Experten sehen Weltkonjunktur weiter auf Wachstumskurs / Unternehmen bleiben optimistisch

Berlin - Die Turbulenzen auf den internationalen Finanzmärkten werden das Wachstum der Weltwirtschaft vermutlich kaum beeinträchtigen. Gerade deutsche Unternehmen können nach Einschätzung von Experten mit einem erfolgreichen zweiten Halbjahr rechnen. Die US-Immobilienkrise dürfte deutsche Exporteure in Amerika zwar Aufträge kosten, die Nachfrage aus anderen Ländern gleiche diese Schwäche aber mehr als aus. Diesen Tenor ergab eine „Handelsblatt“-Umfrage bei Unternehmen, Volkswirten und Wirtschaftsverbänden.

„Die Realwirtschaft wächst weltweit kräftig, da wächst die deutsche Wirtschaft kräftig mit“, sagt Joachim Fels von der Investmentbank Morgan Stanley. Auch der Internationale Währungsfonds (IWF) sieht die Weltwirtschaft weiter auf Wachstumskurs: Alle Fundamentaldaten sprächen dafür, die Auswirkungen der Kreditkrise seien kontrollierbar.

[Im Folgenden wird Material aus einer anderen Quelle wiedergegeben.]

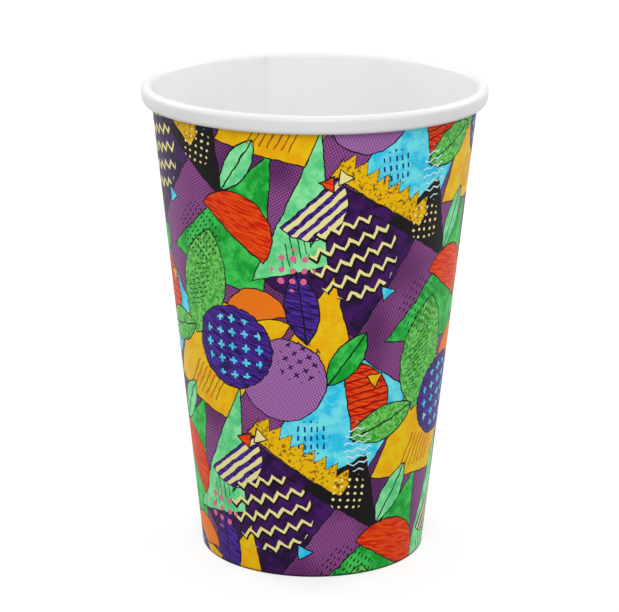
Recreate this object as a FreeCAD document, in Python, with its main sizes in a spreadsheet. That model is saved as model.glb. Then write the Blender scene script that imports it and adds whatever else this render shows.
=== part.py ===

Selbst für die US-Wirtschaft, die die Folgen der Hypothekenkrise am ehesten zu spüren bekommt, erwarten Experten keinen Einbruch. US-Volkswirte haben ihre Wachstumsprognosen jüngst um 0,1 Prozentpunkte zurückgestuft. Sie rechnen im laufenden Quartal jetzt mit einem Anstieg des Bruttoinlandsprodukts um 2,3 Prozent. Für das Gesamtjahr erwarten sie einen Zuwachs von 2,2 Prozent. „Die Risiken sind gestiegen, aber wir werden da durchkommen“, sagte Diane Swonk von Mesirow Financial. Die Hauptsorge gilt dem privaten Konsum, der zuletzt Ermüdungserscheinungen zeigte. Er steht für mehr als zwei Drittel der US-Konjunktur.

Erste Anzeichen einer schwächeren US-Wirtschaft spüren die deutschen Maschinenbauer bereits – die Ausfuhr von Baumaschinen in die USA brach in den ersten vier Monaten um 14 Prozent ein. Doch weltweit stieg dafür die Nachfrage in diesem Segment um 16 Prozent. „Das gleicht die US-Schwäche mehr als aus“, sagt Konjunkturexperte Olaf Wortmann vom Branchenverband VDMA. Nach einem Gesamtwachstum von elf Prozent im ersten Halbjahr hoben die Maschinenbauer ihre Prognose fürs Gesamtjahr deutlich von vier auf neun Prozent an.

Noch optimistischer blicken Nischenanbieter wie der Werkzeugmaschinenbauer Gildemeister in die Zukunft. „Wir erwarten, die Wachstumsraten dieses Jahres wiederholen zu können“, sagte Konzernchef Rüdiger Kapitza mit Blick auf 2008. Für das laufende Jahr hob er seine Planungen für die Auftragseingänge noch einmal um 15 Prozent an.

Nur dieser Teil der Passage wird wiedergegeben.